If you're filing Chapter 13 bankruptcy, it's possible that your life could change significantly during the course of three to five years. The possibility of change negatively impacting the ability to make payments is one of the fears that debtors have when considering Chapter 13 bankruptcy . The good news is that the bankruptcy code already addresses how these changes should be approached.

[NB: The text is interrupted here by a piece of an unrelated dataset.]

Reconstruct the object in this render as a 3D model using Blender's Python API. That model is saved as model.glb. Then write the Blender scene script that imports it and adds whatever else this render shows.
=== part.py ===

Let's take a look at how some life changes can impact a bankruptcy case:
Birth Or Adoption Of A Child
If a Chapter 13 bankruptcy debtor gives birth to or adopts a child during the course of their case, they may have an opportunity to make changes to their repayment plan. Because an additional family member will increase the household size and expenses of the family, the debtor can change their household size and inform the bankruptcy court of any additional expenses. These changes may cause the debtor's monthly payments to decrease, or depending on how the new family member impacts the debtor's finances, they may be allowed to convert to a Chapter 7 bankruptcy .
Divorce Or Separation
Three to five years is a long time, in that time some couples separate and/or divorce. If this happens in your Chapter 13 bankruptcy the change may qualify you for a reduced monthly payment or a conversion to Chapter 7 bankruptcy. If the bankruptcy was filed jointly with your spouse, you can request that the case is separated, or if it is in your best interests, you may request that your bankruptcy is dismissed.
Death Of Debtor Or Spouse
If a debtor or the debtor's spouse dies during a Chapter 13 bankruptcy, the case does not automatically end. The bankruptcy will continue and the trustee will determine if payments can be continued. If not, the trustee may convert the case to Chapter 7 bankruptcy and grant a discharge. This process will posthumously protect the debtor's assets from creditors.